In contrast to Kang’s defense of her poster—“people will see whatever they want to see and I cannot control that”—a far richer discussion of fitspiration messages was articulated by Kevin Moore on his Reembody blog site, and then widely reposted. Moore, a pilates instructor, movement specialist, and concerned father, surveyed a range of supposedly inspirational fitness posters, and became very angry. He took issue with their consistent demand that women identify primarily with their appearance, defining strength in terms of a uniformly slender body achieved by pushing past pain and beyond perceived limits. Unlike many viewers of Kang’s advertisement, Moore looked closely at these images, realizing that the written texts were often at odds the messages encoded in the visual images, producing contradictions. Many slogans purported, for instance, to empower women with a new image of strength rather than skinnyness, and yet showed the same-old same-old pictures of thin women lacking signs of intelligence or personality. I thought that his most effective example was the poster pasted here, which shows an Angelina Jolie look-alike posing passively with a blank “fashion model” expression on her face. Please note that any reference to her brain has been removed, literally. We have all seen such photographs a thousand times, and we all have friends who try to imitate this look. Moore is right to point out that this conventional depiction of ideal womanhood is hardly novel; it refers to decades of similar images, no matter what the accompanying caption says.

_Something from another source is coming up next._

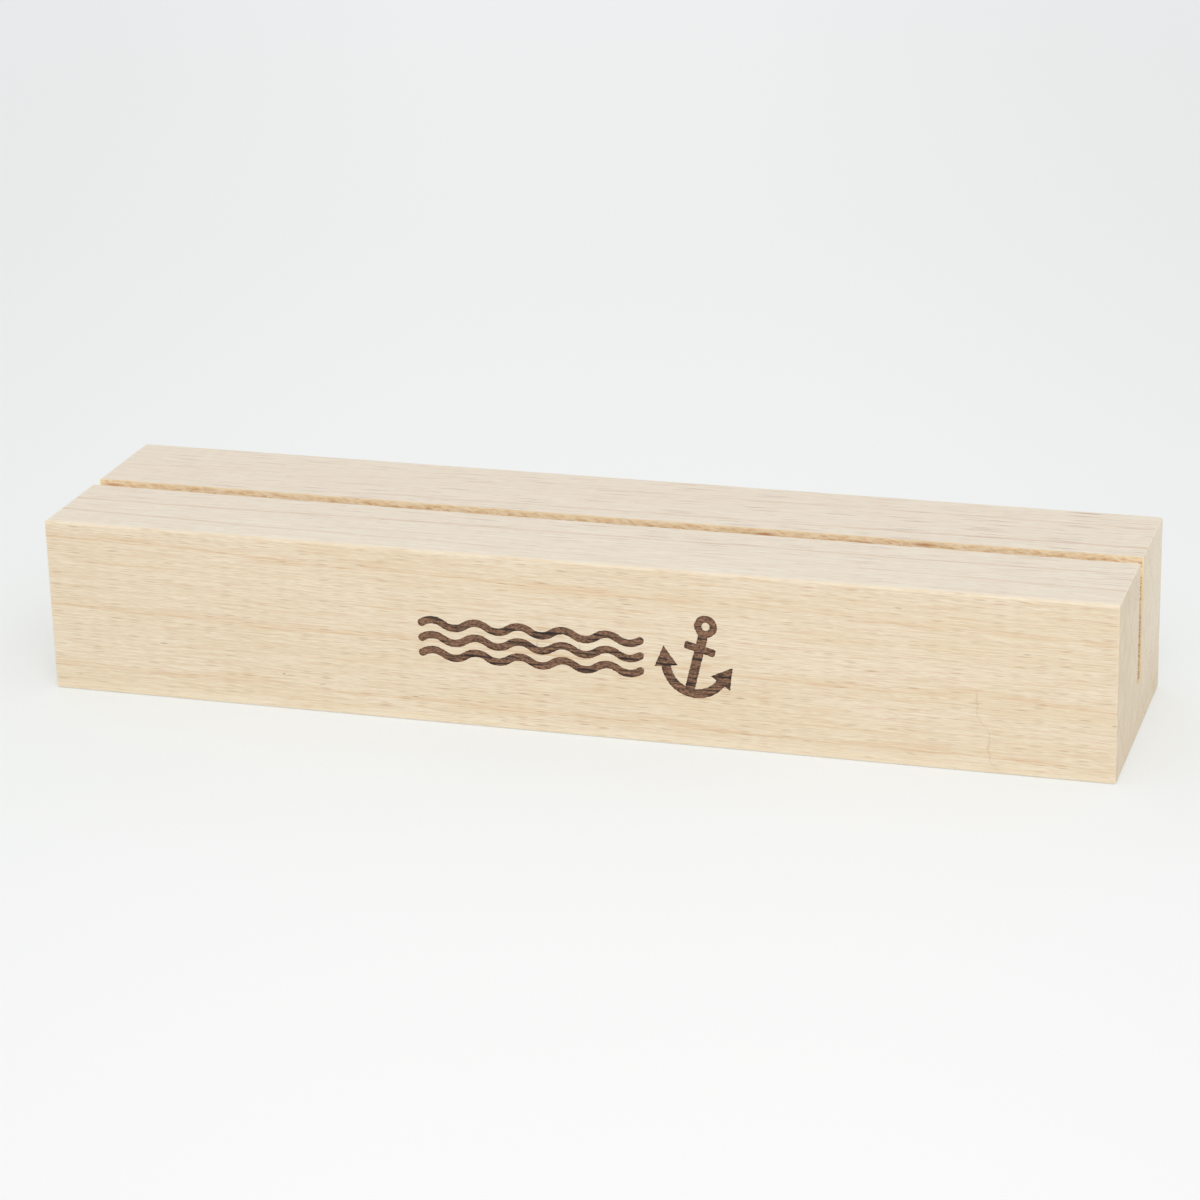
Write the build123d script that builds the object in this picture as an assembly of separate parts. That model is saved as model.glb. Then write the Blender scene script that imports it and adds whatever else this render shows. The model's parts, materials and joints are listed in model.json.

According to the French cultural theorist Roland Barthes, the writing added to photographs or used in advertisements is meant to “anchor” the image in an attempt to determine its meaning. He noted that the visual realm is richly connotative and cannot be pinned down; images primarily refer to other forms of visual culture, and cannot be controlled by the textual realm. That is why Kang was not exactly wrong when she claimed that changing her poster’s slogan to read something ostensibly more positive, like “You can do it!” would not have changed the minds of those who responded negatively. The representation of her body and identity is so utterly conventional that it refers to ten thousand other messages that are shouted at women every day, telling them to lose weight fast, tone those arms, and cut down on junk food with two easy steps. [For my previous critique of fitspirational posters as aligned with neoliberal ideology, see the “The ‘Fat’ Female Body (in Pursuit of Happiness),” posted on 13 December 2012].
Even as I admire the arguments of Kevin Moore, and find Kang to be willfully naïve about her participation in dominant visual culture, I could not really take up sides either for or against either of them. Unlike Moore, who decries messages that ask people to push beyond physical limits, I think that many people need to be called out, to be given a swift kick in the ass, in order to reach their full potential, and not just in terms of fitness. I suspect that some of my own students, for instance, would have benefited from higher academic expectations in secondary school, where it seems that everyone passes if they simply show up for class and/or hand in all the assignments, no matter how sloppily or shittily done. If these students are accepted into university, is it not my job to set a different course, to refuse their excuses, to force them to be better? I was pushed to my limits in graduate school and now thank all of my professors for being so critical of my writing and thinking. I am also grateful to personal trainers who made me lift heavier, and do more reps when I felt exhausted, my muscles failing. How will we identify our limits if we never try to achieve or go beyond them? This question is especially crucial in our contemporary consumer culture, where relaxation and bodily comfort are presumed to be natural states to which were are all entitled, rather than historically specific forms of embodied experience denied to many in the past (and still denied to most in the non-western world in the present). In the end, Moore presumes that there is a “natural” body that should exist without manipulation and outside of oppressive demands. While I do not accept this position, I agree that ubiquitous images of uniformly young, toned, and slender women are detrimental to everyone, not only women, but also delusional men who come to expect women to be passive, undemanding objects happy to be on display; such men will die alone in a cold grave wondering why life was so unfair.
Kang assumes that every woman wants to look like her, whether they admit it or not. In this case she is completely wrong. There are plenty of happy, strong, fertile, and otherwise productive women who deliberately refuse to cultivate long flowing locks, carefully made-up eyes, push-up bra tits, and a space between their thighs. Right now, I am participating in an academic conference at the Banff Centre for the Arts, and I can assure you that many women do not primarily identify with their appearance or their bodies; they have no desire to do planks while babies drop effortlessly out of their vaginas, like a Jane Fonda version of the Life of Brian. I say this as a pregnant woman who regularly does planks. All the same, I have personally been enjoying the freedom from normative ideals as my body expands and protrudes. In many ways I have never felt more comfortable in my own skin, in part because I am clearly not a sex object, hoping for positive appraisal from men, especially not those participating in the “Men’s Conference” at the Banff Centre. Though my pregnant belly could mark me as “taken” by a man—an assumption that I do not appreciate—it also signals that I am off-limits, outside of the sexual marketplace, and that is very refreshing. I wonder if Kang has ever felt this way? Maybe. But if not, I feel sorry for her.